Aesop’s Fables are rich with lessons that resonate through the centuries, not always comfortably. In “The Tortoise and the Eagle,” a tortoise complains about her earthbound life and wishes for the power of flight. A passing eagle obliges, lifting her to the clouds, then releasing her to be dashed on the mountainside. The moral: Be careful what you wish for.
 
We’d do well to listen to this warning as the voices railing against the news media grow louder.
 
No voice is more insistent than that of the incoming U.S. President Donald Trump and his administration. Trump’s first post-election news conference was a wild mix of disdain, bluster and dismissiveness beyond anything I’ve seen in such a setting. When “Saturday Night Live” tried a satirical turn of the event a few days later, it seemed almost tame in comparison.
 
Trump is hardly the first president (or president-elect) to call out the media—in this case, Buzzfeed and CNN were the subject of his ire over alleged, unsubstantiated Russian intelligence about Trump—but rarely, if ever, has it been done with such contempt.
 
More than a few people welcome Trump’s approach. Many of his supporters believe news media have it in for him, and for the conservative/right wing in general. For them, it’s about time the press was put in its place.
 
But what should trouble all of us is the post-conference rumblings that the White House press corps is about to be displaced.
 
Incoming White House Chief of Staff Reince Priebus said the administration is considering moving future news conferences—and those who cover them—to a larger venue, such as the White House Conference Center or offsite to the Old Executive Office Building. The current locale, a short stroll from the Oval Office, would no longer serve as a place for reporters to camp out and monitor what’s happening.
 
Priebus—who made clear no decision has been made—presents this as an issue of fairness, to allow more reporters to cover news conferences.

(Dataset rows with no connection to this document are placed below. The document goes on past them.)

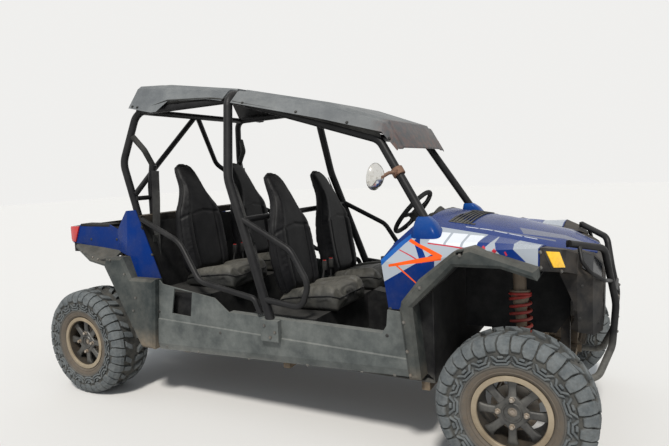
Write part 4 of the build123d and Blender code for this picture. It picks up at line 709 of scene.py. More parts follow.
def new_tree(name, sockets):
    """A Geometry Nodes tree with a geometry in and out and named inputs."""
    tree = bpy.data.node_groups.new(name, "GeometryNodeTree")
    tree.interface.new_socket("Geometry", in_out="INPUT", socket_type="NodeSocketGeometry")
    tree.interface.new_socket("Geometry", in_out="OUTPUT", socket_type="NodeSocketGeometry")
    for title, kind in sockets:
        tree.interface.new_socket(title, in_out="INPUT", socket_type=kind)
    return tree, tree_node(tree, "NodeGroupInput"), tree_node(tree, "NodeGroupOutput")


def use_tree(piece, tree, values):
    """Run a tree on a piece with its named inputs set, and keep the plain result."""
    modifier = piece.modifiers.new(tree.name, "NODES")
    modifier.node_group = tree
    for item in tree.interface.items_tree:
        if item.in_out == "INPUT" and item.name in values:
            modifier[item.identifier] = values[item.name]
    return plain(piece)


# %% Geometry Nodes: repeat a piece round an axle
ring_tree, given, result = new_tree(
    "repeat round an axle", [("Count", "NodeSocketInt"), ("Look", "NodeSocketMaterial")]
)
spots = tree_node(ring_tree, "GeometryNodeMeshLine", {"Count": given.outputs["Count"], "Offset": (0, 0, 0)})
index = tree_node(ring_tree, "GeometryNodeInputIndex")
share = tree_node(ring_tree, "ShaderNodeMath", {0: index.outputs[0], 1: given.outputs["Count"]},
                  operation="DIVIDE")
angle = tree_node(ring_tree, "ShaderNodeMath", {0: share.outputs[0], 1: 2 * math.pi}, operation="MULTIPLY")
spin = tree_node(ring_tree, "ShaderNodeCombineXYZ", {1: angle.outputs[0]})
copies = tree_node(ring_tree, "GeometryNodeInstanceOnPoints", {
    "Points": spots.outputs[0], "Instance": given.outputs["Geometry"], "Rotation": spin.outputs[0],
})
real = tree_node(ring_tree, "GeometryNodeRealizeInstances", {0: copies.outputs[0]})
dressed = tree_node(ring_tree, "GeometryNodeSetMaterial", {
    "Geometry": real.outputs[0], "Material": given.outputs["Look"],
})
ring_tree.links.new(dressed.outputs[0], result.inputs[0])


def repeat_round(piece, count, look):
    """The piece, count times round the Y axis."""
    return use_tree(piece, ring_tree, {"Count": count, "Look": look})


# %% Geometry Nodes: a tube along a bent path
tube_tree, given, result = new_tree("tube along a path", [
    ("Radius", "NodeSocketFloat"), ("Bend", "NodeSocketFloat"), ("Look", "NodeSocketMaterial"),
])
filleted = tree_node(tube_tree, "GeometryNodeFilletCurve", {
    "Curve": given.outputs["Geometry"], "Radius": given.outputs["Bend"], "Count": 7, "Limit Radius": True,
}, mode="POLY")
ring = tree_node(tube_tree, "GeometryNodeCurvePrimitiveCircle", {
    "Radius": given.outputs["Radius"], "Resolution": 14,
})
swept = tree_node(tube_tree, "GeometryNodeCurveToMesh", {
    "Curve": filleted.outputs[0], "Profile Curve": ring.outputs[0], "Fill Caps": True,
})
smoothed = tree_node(tube_tree, "GeometryNodeSetShadeSmooth", {"Geometry": swept.outputs[0]})
dressed = tree_node(tube_tree, "GeometryNodeSetMaterial", {
    "Geometry": smoothed.outputs[0], "Material": given.outputs["Look"],
})
tube_tree.links.new(dressed.outputs[0], result.inputs[0])


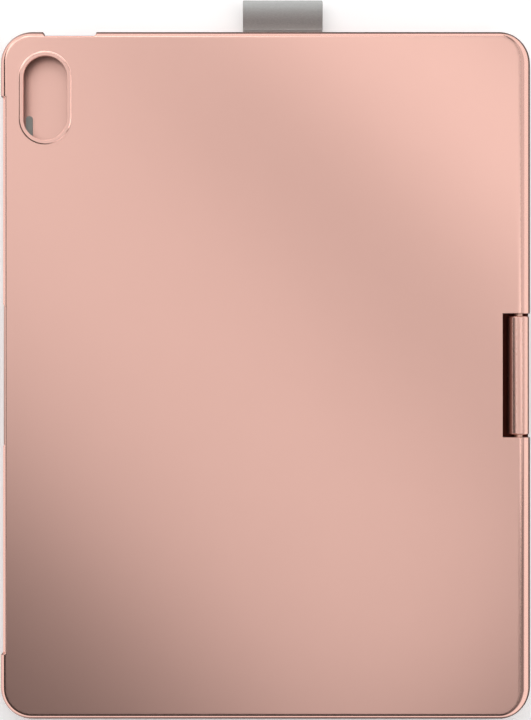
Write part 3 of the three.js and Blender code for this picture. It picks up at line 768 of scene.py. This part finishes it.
def build_spine_trims():
    """The strips that close the bracket pockets."""
    for side, s in (("left", -1), ("right", 1)):
        low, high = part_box(f"spine_trim_{side}")
        x0, x1 = (low.x - MIDDLE_X) / MM, (high.x - MIDDLE_X) / MM
        y0, y1 = low.y / MM, high.y / MM
        z0, z1 = low.z / MM, high.z / MM

        def outline(inset):
            return rect(x0 + inset, x1 - inset, y0 + inset, y1 - inset, 0.8 - inset, 5)

        trim = slab(f"spine_strip_{side}", outline, [*arc_profile(0.2, z0, up=False), (0, z1)])
        smooth(trim)
        add(trim, ROSE_METAL, "lid", "shell", f"spine_trim_{side}")


# ---------------------------------------------------------------- hinge
def on_hinge(u, v, h):
    """Round the hinge's axis, h along it."""
    return P(h, HINGE_Y + u, HINGE_Z + v)


def build_hinge():
    """The barrel with bores for its pins and its post, and the pins."""
    edge = BARREL_EDGE
    ends = [(BARREL_R - edge * (1 - math.sin(a)), BARREL_X - edge * (1 - math.cos(a)))
            for a in (math.pi / 2 * k / 4 for k in range(5))]
    outer = ends + [(r, -h) for r, h in reversed(ends)]
    barrel = lathe("barrel_skin", outer, on_hinge, fine=96)
    # its upper half is a little flatter than round
    for vertex in barrel.data.vertices:
        above = vertex.co.z - HINGE_Z * MM
        vertex.co.z -= max(0.0, above) * (1 - BARREL_FLAT)
    tools = []
    for s in (-1, 1):
        x0, x1 = sorted((s * (BARREL_X - PIN_DEEP), s * (BARREL_X + 1)))
        tools.append(prism_x(circle(HINGE_Y, HINGE_Z, PIN_R + 0.05, 24), x0, x1))
    tools.append(prism(circle(0, HINGE_Y, POST_HOLE_R), HINGE_Z - BARREL_R - 1, POST_HOLE_TOP))
    carve(barrel, *tools)
    soften(barrel, 0.1, segments=2, angle=40)
    smooth(barrel, 30)
    add(barrel, BARREL_METAL, "swivel", "shell", "hinge_barrel")

    for side, s in (("left", -1), ("right", 1)):
        low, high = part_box(f"hinge_pin_{side}")
        x0, x1 = (low.x - MIDDLE_X) / MM, (high.x - MIDDLE_X) / MM
        profile = [(PIN_R - 0.3, x0), (PIN_R, x0 + 0.3), (PIN_R, x1 - 0.3), (PIN_R - 0.3, x1)]
        pin = lathe(f"pin_{side}", profile, on_hinge, fine=32)
        smooth(pin)
        add(pin, PLATED_STEEL, "swivel", "hardware", f"hinge_pin_{side}")


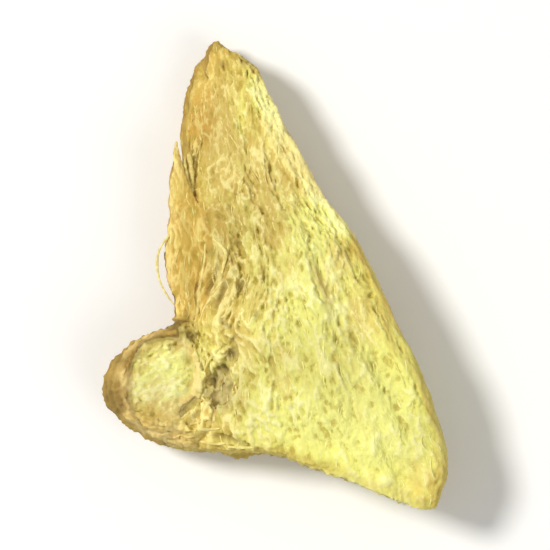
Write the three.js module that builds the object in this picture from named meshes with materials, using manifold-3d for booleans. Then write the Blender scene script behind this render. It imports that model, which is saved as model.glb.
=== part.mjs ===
// A dried chip of ginger root, as cut for tea and spice: a long wedge split off the side of a rhizome,
// with the stub of a side bud at its lower left and a splinter of bark standing off its left edge.
//
// Frame, in millimetres: +Z up from the flat cut face that the chip rests on, +Y along the fibres towards
// the narrow tip, +X across them. The origin is the middle of the footprint, on the resting face.

import * as THREE from "three";
import { ImprovedNoise } from "three/addons/math/ImprovedNoise.js";
import { mergeVertices } from "three/addons/utils/BufferGeometryUtils.js";
import Module from "manifold-3d";

const wasm = await Module();
wasm.setup();

// Driving dimensions: the edges of the wedge seen from above, from the cut end up to the tip.
const leftEdge = [
  [-4.4, -9.15],
  [-4.2, -5.0],
  [-4.6, -0.3],
  [-4.75, 4.1],
  [-4.95, 7.2],
  [-4.6, 9.8],
  [-3.85, 11.3],
  [-3.2, 12.0],
];
const rightEdge = [
  [8.3, -12.15],
  [8.85, -10.3],
  [8.15, -7.0],
  [6.35, -2.85],
  [4.35, 1.15],
  [1.45, 5.5],
  [-0.55, 9.4],
  [-1.15, 10.65],
  [-2.4, 11.6],
];
const cutEnd = [
  [-4.4, -9.15],
  [-2.1, -9.45],
  [-0.6, -9.4],
  [2.5, -10.3],
  [6.2, -11.75],
  [7.5, -12.25],
  [8.3, -12.15],
];

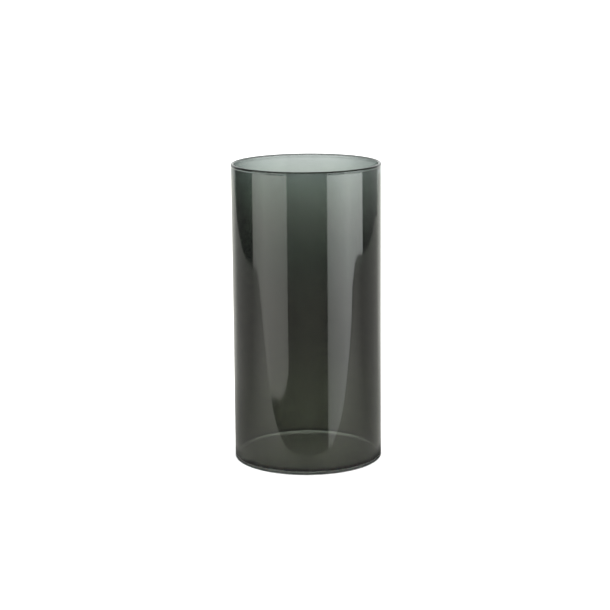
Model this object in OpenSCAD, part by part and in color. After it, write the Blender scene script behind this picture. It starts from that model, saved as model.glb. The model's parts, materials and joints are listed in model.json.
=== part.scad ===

Reporters fear this is a step in the direction of limiting access to the president and his administration.
 
Given Trump’s ongoing war with news media—remember, this is the man who threatened to weaken First Amendment protection of the press—I think the reporters are correct.
 
As I’ve noted before, journalism today is in a sad state. Staff reductions, budget cuts and the hard shift toward click-bait over hard journalism have decimated the industry. In this landscape Trump has proven incredibly adept at creating the headlines and distractions he wants—and make no mistake, he knows exactly what he’s doing—with a simple, seemingly misguided tweet or two.
 
But the challenge is more than overworked and underfunded newsrooms. A large swath of the American public doesn’t trust the news media—just 32 percent, according to a recent Gallup poll. Trump himself, with a historically low approval rating of an incoming president, scores better.
 
Modern journalists need to take this seriously. I would call this a crisis, and one of the most crucial tools in a crisis is a solid, well-executed communication strategy. Yes, that’s work over and above being good, responsible journalists who ask the hard questions and hold leaders accountable. But solid journalism alone, while absolutely critical, is hard pressed to break through the loss of credibility.
 
All this said … the news media are not the tortoise in this fable. The tortoise stands for the American people who celebrate the decline of journalism.
 
“Only a free and unrestrained press can effectively expose deception in government,” wrote Hugo Black, a U.S. Supreme Court justice in 1971. “And paramount among the responsibilities of a free press is the duty to prevent any part of the government from deceiving the people and sending them off to distant lands to die of foreign fevers and foreign shot and shell.”
 
The tortoise made a thoughtless wish and paid a deadly price. Should we do likewise regarding the role of the press in American society, our fate may be just as tragic.